Blood Moon Eclipse fails to bring about Great Fourth Age

Last night's Blood Moon Eclipse failed to usher in the Great Fourth Age of Suffering as prophesied in the Ancient Scroll of Clandestine Knowledge. Sunday's rare harbinger of doom was a confluence of a supermoon and a lunar eclipse, resulting in a cool looking coppery reddish moon, but not in the Coming of the Primordial Olden Ones Who Seek to Destroy from Beneath the Mounded Sands of the Antediluvian Deep.
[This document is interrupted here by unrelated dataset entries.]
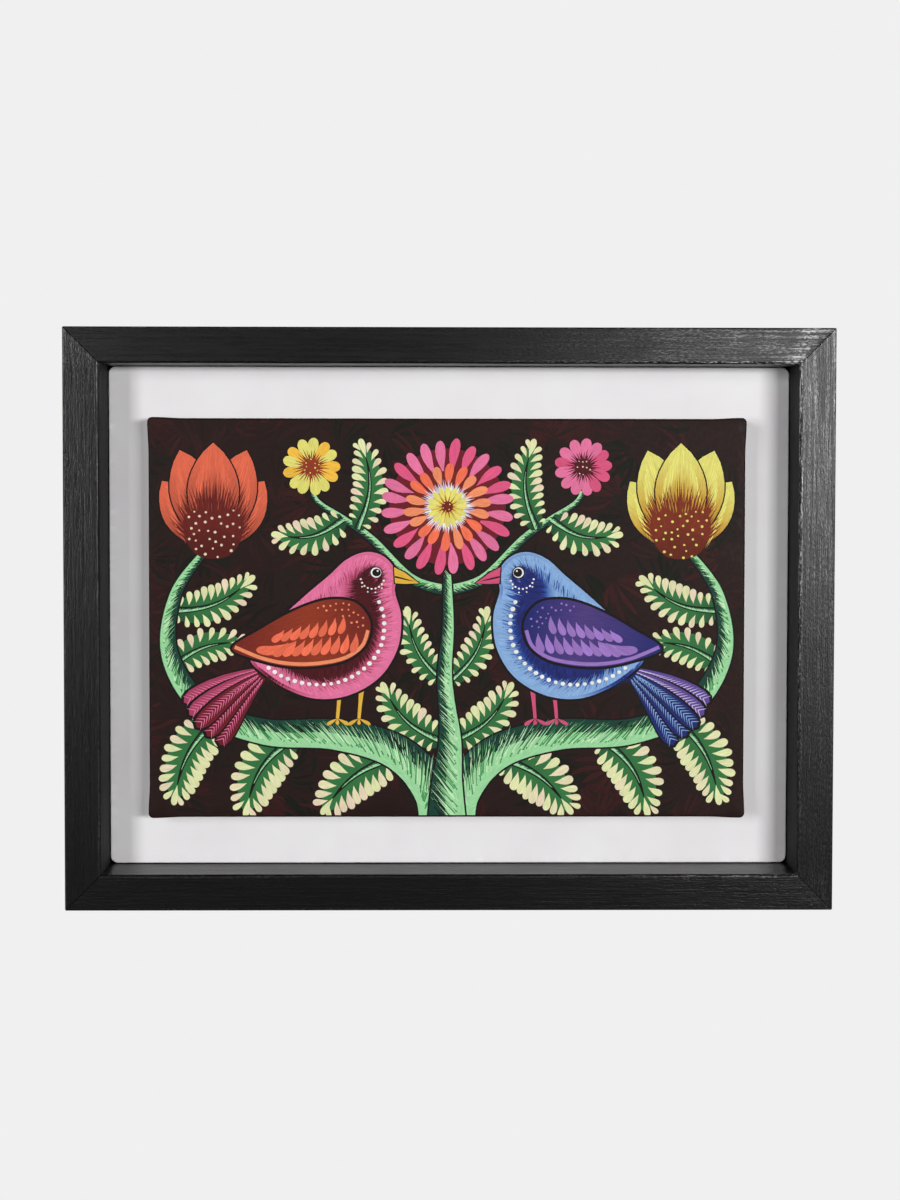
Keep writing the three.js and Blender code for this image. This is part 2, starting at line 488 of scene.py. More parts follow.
def rounded_outline(width, height, radius, flare=0.0):
    """A rectangle with round corners and, with a flare, sides drawn in between them, anticlockwise."""
    points = []
    for index, signs in enumerate(((1, 1), (-1, 1), (-1, -1), (1, -1))):
        middle = np.array(signs) * (width / 2 - radius, height / 2 - radius)
        for i in range(CORNER_STEPS):
            points.append(middle + radius * toward((index + i / CORNER_STEPS) * pi / 2))
        out = toward((index + 1) * pi / 2)
        start = middle + radius * out
        length = (width if index % 2 == 0 else height) - 2 * radius
        count = ceil(length / OUTLINE_STEP_MM)
        for i in range(count):
            along = length * i / count
            share = min(min(along, length - along) / PANEL_FLARE_LENGTH_MM, 1)
            drawn_in = flare * (1 - cos(pi * share)) / 2
            points.append(start + left_turned(out) * along - out * drawn_in)
    return np.array(points)


def edge_loop(triangles):
    """The points round the edge of a triangulated area, in order."""
    sides = {side for a, b, c in triangles for side in ((a, b), (b, c), (c, a))}
    following = {start: end for start, end in sides if (end, start) not in sides}
    loop = [min(following)]
    while following[loop[-1]] != loop[0]:
        loop.append(following[loop[-1]])
    return loop


def plate(flat, triangles, thickness, radius, steps, sunk=0.0):
    """Points and faces of a plate with a triangulated front, its edge eased over and its back at Y = 0."""
    loop = edge_loop(triangles)
    depth = np.full(len(flat), thickness) - sunk
    depth[loop] = thickness
    points = [np.stack([flat[:, 0], -depth, flat[:, 1]], 1)]
    out = outward_normals(flat[loop])
    levels = [(radius * sin(angle), thickness - radius * (1 - cos(angle)))
              for angle in (pi / 2 * i / steps for i in range(1, steps + 1))]
    rows = [loop]
    for outwards, level in levels + [(radius, thickness / 2), (radius, 0.0)]:
        x, z = (flat[loop] + out * outwards).T
        points.append(np.stack([x, np.full(len(x), -level), z], 1))
        first = len(flat) + (len(rows) - 1) * len(loop)
        rows.append(range(first, first + len(loop)))
    return np.vstack(points), triangles + sleeve(rows) + [tuple(rows[-1][::-1])]


def back_middle(node):
    """The middle of a node's back face."""
    low, high = box_of(node)
    return np.array([(low[0] + high[0]) / 2, high[1], (low[2] + high[2]) / 2])


def make_board():
    low, high = box_of("backing_board")
    width, thickness, height = high - low
    eased = 2 * BOARD_EDGE_MM
    outline = rounded_outline(width - eased, height - eased, BOARD_CORNER_MM - BOARD_EDGE_MM)
    inner = jittered_grid(outline, BOARD_STEP_MM, random.Random(3))
    area = list(range(len(outline)))
    flat, triangles, _, _ = triangulated(np.vstack([outline, inner]), [], [area], 1)
    waves = BOARD_WAVE_MM * value_noise(5, flat[:, 0] + 500, flat[:, 1] + 500, 38.0, 31.0)
    points, faces = plate(flat, triangles, thickness, BOARD_EDGE_MM, 4, waves)
    edge = np.clip((thickness + points[:, 1]) / 2.5, 0, 1)
    edge[:len(flat)] = 0
    placed = points + back_middle("backing_board")
    made = new_piece("backing_board_painted", placed, faces, white_paint(), "backing_board")
    hold(made, "edge", "POINT", edge)


# The painting, drawn flat: x to the right and z up from the panel's middle, in millimetres

NIGHT = rgb(24, 18, 20)
GROUND = rgb(38, 22, 19)
MOSS = rgb(19, 23, 15)
MAROON = rgb(57, 22, 21)
CREAM = rgb(232, 236, 178)
SHELL = rgb(240, 218, 190)
WHITE = rgb(246, 244, 240)
LEAF = rgb(52, 116, 64)
DEEP_LEAF = rgb(28, 74, 46)
MINT = rgb(160, 222, 162)
PALE_MINT = rgb(196, 236, 186)
FOREST = rgb(24, 66, 54)
PINK = rgb(232, 118, 160)
ROSE = rgb(214, 84, 124)
CRIMSON = rgb(112, 28, 38)
WINE = rgb(84, 24, 32)
CORAL = rgb(232, 108, 78)
SALMON = rgb(248, 148, 104)
RUST = rgb(150, 58, 34)
BRICK = rgb(118, 38, 32)
SUN = rgb(232, 225, 118)
GOLD = rgb(232, 182, 66)
LILAC = rgb(214, 200, 232)
ORCHID = rgb(158, 120, 196)
VIOLET = rgb(96, 74, 150)
NAVY = rgb(32, 42, 110)
ROYAL = rgb(40, 78, 164)
SKY = rgb(138, 176, 222)

# One brush stroke or painted area. Colour is one colour, or a function from points to colours
Stroke = namedtuple("Stroke", "outline colour direction step")
strokes = []
dice = random.Random(7)


def lay(outline, colour, direction=None, step=0.0, shade=0.05):
    """Paints an area over what is there. A step above 0 gives a changing colour inner points to hold it."""
    outline = np.asarray(outline, float)
    if doubled_area(outline) < 0:
        outline = outline[::-1]
    if direction is None:
        spread = outline - outline.mean(axis=0)
        direction = spread[np.argmax((spread ** 2).sum(axis=1))]
    direction = np.asarray(direction, float)
    if not callable(colour):
        colour = colour * (1 + shade * dice.uniform(-1, 1))
    strokes.append(Stroke(outline, colour, direction / max(np.linalg.norm(direction), 1e-9), step))


def smooth(points, step=1.5, closed=False):
    """A smooth curve through the points, sampled about every step."""
    points = np.asarray(points, float)
    count = len(points)
    curve = []
    for i in range(count if closed else count - 1):
        picks = np.array([i - 1, i, i + 1, i + 2])
        picks = picks % count if closed else picks.clip(0, count - 1)
        a, b, c, d = points[picks]
        samples = max(2, ceil(np.linalg.norm(c - b) / step))
        t = np.arange(samples)[:, None] / samples
        curve.append(0.5 * (2 * b + (c - a) * t + (2 * a - 5 * b + 4 * c - d) * t ** 2
                            + (3 * b - a - 3 * c + d) * t ** 3))
    if not closed:
        curve.append(points[-1:])
    return np.vstack(curve)


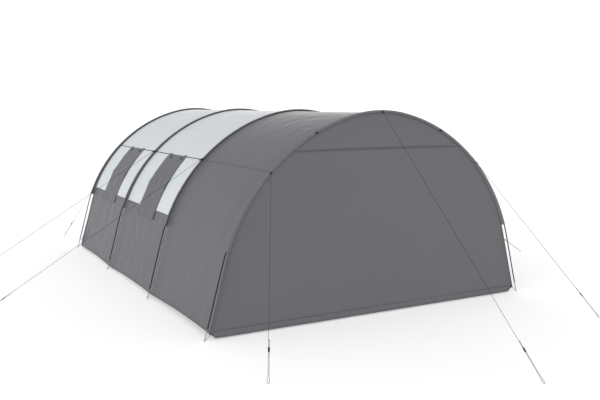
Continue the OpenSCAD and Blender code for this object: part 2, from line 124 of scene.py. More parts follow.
def gap_at(s):
    """Distance from the pole's line in to the cloth, at signed distance s from the top."""
    turn = hoop_angle(abs(s)) - CROWN_ANGLE
    return CROWN_GAP if turn <= 0 else SIDE_GAP - (SIDE_GAP - CROWN_GAP) * math.cos(turn)


def shell(s, y, off):
    x, z = hoop_point(s, off)
    return Vector((x, y, z))


def outward(s):
    """Direction away from the tent at signed distance s from the hoop's top."""
    return shell(s, 0, 1.0) - shell(s, 0, 0.0)


def lerp(a, b, t):
    return a + (b - a) * t


def smooth(t):
    t = max(0.0, min(1.0, t))
    return t * t * (3 - 2 * t)


def spread(a, b, step):
    """Evenly spaced values from a to b, about step apart."""
    n = max(1, round(abs(b - a) / step))
    return [lerp(a, b, i / n) for i in range(n + 1)]


def stations(marks, step):
    """Evenly spaced values that hit every mark."""
    out = [marks[0]]
    for a, b in zip(marks, marks[1:]):
        out += spread(a, b, step)[1:]
    return out


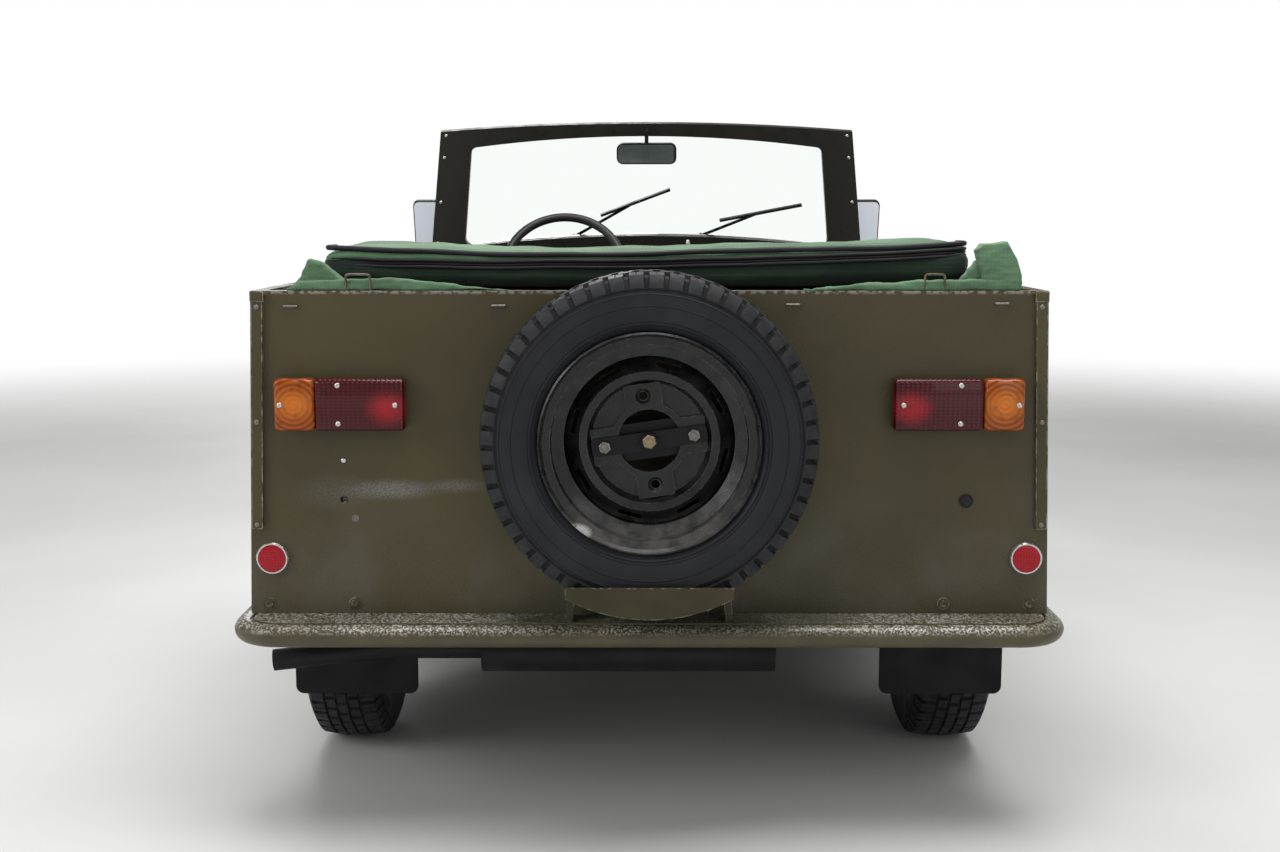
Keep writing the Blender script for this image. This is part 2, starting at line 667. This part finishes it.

Students of The Prophesy said they must have got the wrong cosmic event. "This happens every time," said the Wisdom Keeper of the Celestial Vision. "One of these really rare astronomical events that happen five or six times a year comes around and we blow the prophesy like we're Butch Jones or something." The Ancient Ancients said probably the Great Fourth Age will happen during the conjunction of Venus, Mars and Jupiter next month, or in the Leonids meteor shower the month after that.

September 26, 2015

Villagers with pitchforks to chase Butch Jones back to Knoxville

An angry mob of Tennessee fans with torches and pitchforks gathered in Gainesville and on the Internet tonight to chase Vols' head coach Butch Jones (Boris Karloff) back to East Tennessee. Jones blew a 13-point lead to lose Tennessee's 11th straight game against the Gators. The heartbreaking loss comes on the heels of a previous heartbreaking loss to Oklahoma, in which the Vols gave up a 17 point lead to, hell, it's too depressing to even type again. "I'm going to spend the rest of the evening drinking until I don't feel sad anymore and wondering who the next head coach will be," sighed one mob member. Tennessee fans took some consolation in the knowledge that Florida will soon collapse into the sea due to climate change.